Who should not be treated? This is also a difficult question to answer. Although Jahan and colleagues found no significant relationship between the size of a CT hypodensity in the MCA territory and poor outcome or hemorrhage, others have shown such a relationship in larger cohorts than that studied by Jahan. Von Kummer et al found that CT hypodensity covering more than 50% of the MCA had an 85% positive predictive value for fatal clinical outcome after treatment with rt-PA of doses between 30 mg and 100 mg (3). Similarly, in the European Cooperative Acute Stroke Study (ECASS), the severity of initial clinical deficit and the presence of early ischemic changes on CT scans were associated with increased risk of hemorrhagic infarction. Angiographic predictors of the risk of hemorrhage have not been emphasized. Fukazawa and colleagues (4), however, found that arterial shunting in the territory supplied by the lenticulostriate arteries was present in 7 (70%) of 10 who subsequently hemorrhaged in the basal ganglia after thrombolysis, whereas this finding was not seen in any of the patients in the nonhemorrhagic group. Unfortunately, Jahan et al do not detail any angiographic findings predictive of subsequent hemorrhage or outcome. It would be very useful to have an indicator, determined either clinically or by CT or angiography, of the relative risk of hemorrhagic transformation prior to thrombolytic therapy. These patients then could be excluded from therapy and possible harm. Certainly it seems logical that those with hypodensity involving the basal ganglia region may be at higher risk of hemorrhage and should be assessed carefully for those points that might exclude them from consideration for thrombolysis.

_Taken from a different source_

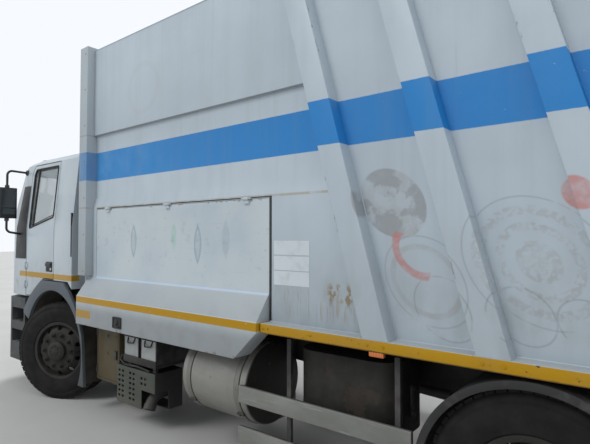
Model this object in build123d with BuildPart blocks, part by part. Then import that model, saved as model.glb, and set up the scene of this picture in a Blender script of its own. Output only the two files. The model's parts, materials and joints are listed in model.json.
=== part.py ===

Finally, a word must be said for the insensitivity of CT to areas of infarction. It has been our experience, as the central reading laboratory for the PROACT trial, that most patients (over 70%) entering the hospital with an acute cerebral infarction in the MCA territory show abnormality on CT scans. This also has been the experience of von Kummer. Nevertheless, many patients have subtle areas of low density that clearly extend to involve a larger region of the brain within 24 hours of admission. These areas were most likely destined for infarction at onset, but were not visible on CT scans. Diffusion MR imaging has supported this observation. After therapy, no patients in the PROACT trial with a low-density region at onset returned to normal. Therefore, one can assume that a CT-revealed hypodensity at onset represents irreversible infarction in most cases. Furthermore, many of the patients entered into thrombolytic trials had larger areas of infarction than could be appreciated with initial CT. Perfusion and diffusion MR imaging would be the ideal manner to estimate the more accurate volume of infarcted tissue at onset of stroke, as well as the tissue at risk. The difference between these two volumes would be the ideal way to estimate those who might well benefit from thrombolysis. These techniques are probably impractical for a larger multicenter trial at the present, but as this technology matures, this would seem a more optimal manner in which to stratify patients into groups that would benefit from thrombolysis from those who have little tissue left at risk.

Thus, we are still left with a few incompletely answered questions: Which technique should be used and in whom? Why do some patients recanalize and others not? Why do some patients hemorrhage and others not? What features are more predictive at the initial onset of stroke for who will hemorrhage after thrombolysis? Most importantly, are we prepared to meet the demand of these new interventional techniques on a large scale?